Disk usage inside archives, like ncdu

compressiondisk-usagencursessoftware-rec

I am a fond user of the ncdu utility to figure out how space is used within a directory.

However, I have a use case where I am trying to choose which folders to backup and which folders not to backup, and the backups will be compressed (as a .tar.xz archive, but I suppose .tar.gz would yield the same result for what I have in mind). So, intuitively, I do not care that much about files that are large but will compress well (e.g., email archives), whereas I care more about files that are relatively small but will not compress at all (e.g., JPG pictures). I want to see files and folders sorted by their compressed size, not their actual uncompressed size.

A natural solution would be to compress all files, and then have an ncdu-like tool that would operate on the archive to tell me how folders take up space in the archive.

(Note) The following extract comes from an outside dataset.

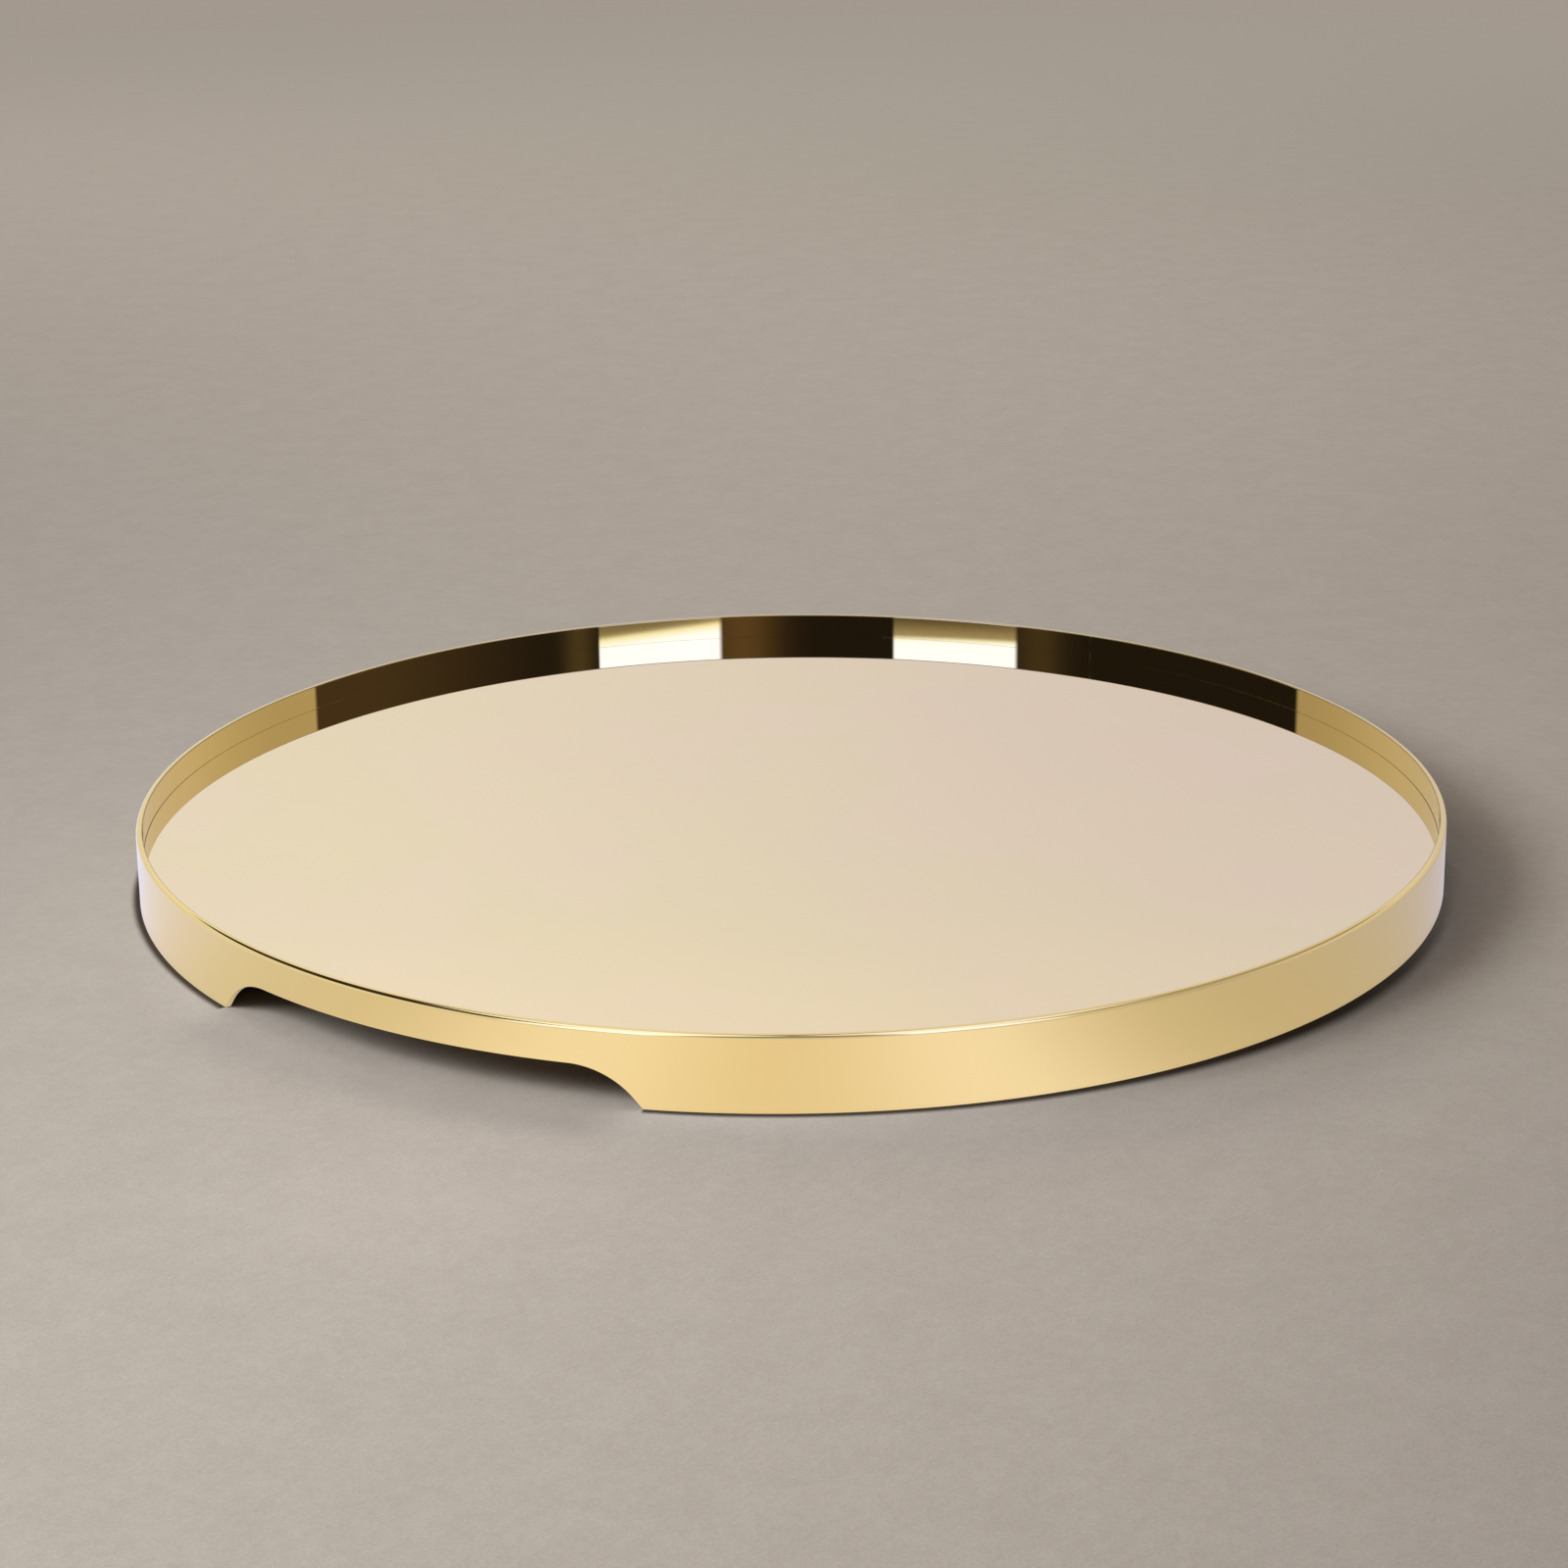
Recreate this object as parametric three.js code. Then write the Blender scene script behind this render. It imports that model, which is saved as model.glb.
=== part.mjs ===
// Round serving tray in mirror-polished brass, in millimetres, +Z up.
// A strip with two finger gaps along its lower edge is rolled into a ring and brazed at its butt seam.
// A flat disc is soldered inside it, part of the way down, so that the ring is both rim and foot.
// The origin is the centre of the circle that the tray stands on. The finger gaps lie at -X and +X.

import * as THREE from 'three';

// The band: one rolled strip that makes the rim above the plate and the foot below it. The rim's
// outer edge is filed round. Its inner edge and the foot's edges are only broken.
const TRAY_DIAMETER = 400;
const BAND_HEIGHT = 22;
const BAND_THICKNESS = 2;
const RIM_OUTER_EDGE_RADIUS = 1.3;
const RIM_INNER_EDGE_RADIUS = 0.3;
const FOOT_EDGE_RADIUS = 0.3;

// The finger gaps, measured on the strip's outer face: width at the foot, wall left between the
// gap's flat top and the plate's underside, radius of the round shoulders, and slope of the short
// straight flank that runs from a shoulder down to the foot.
const GRIP_COUNT = 2;
const GRIP_WIDTH = 145;
const GRIP_TO_PLATE = 1.2;
const GRIP_SHOULDER_RADIUS = 24;
const GRIP_FLANK_DEGREES = 50;

// The butt seam, at the middle of one finger gap, where the strip is narrowest.
const SEAM_WIDTH = 0.3;

// The plate, set below the rim.
const RECESS_DEPTH = 8;
const PLATE_THICKNESS = 1.5;
const PLATE_EDGE_RADIUS = 0.2;
const PLATE_TO_BAND_GAP = 0.25;

// The solder fillet in the corner under the plate.
const SOLDER_LEG = 0.9;
const SOLDER_TOE = 0.1;
const SOLDER_TO_BAND_GAP = 0.1;

// How finely curves are cut into facets.
const CIRCLE_STEPS = 180;
const SHOULDER_STEPS = 7;
const ROUND_EDGE_STEPS = 5;
const BROKEN_EDGE_STEPS = 2;
const FILLET_STEPS = 4;

const outerRadius = TRAY_DIAMETER / 2;
const innerRadius = outerRadius - BAND_THICKNESS;
const plateTop = BAND_HEIGHT - RECESS_DEPTH;
const plateUnderside = plateTop - PLATE_THICKNESS;
const gripHeight = plateUnderside - GRIP_TO_PLATE;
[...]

Is there any such utility?

I am OK with GUI programs (although I would prefer text-based ones), and I am OK with methods that would only work for a different compression algorithm as I imagine they would still yield useful results (e.g., replicate the hierarchy in a filesystem with built-in compression/deduplication).

Best Answer

You can use ncdu itself!

This shows the uncompressed sizes of the files.
In the case you say you care about, namely many uncompressible files, it should reflect what you need pretty well:


To make the file sizes accessible to ncdu, they need to be in a file system. So we need to mount the archive as a file system.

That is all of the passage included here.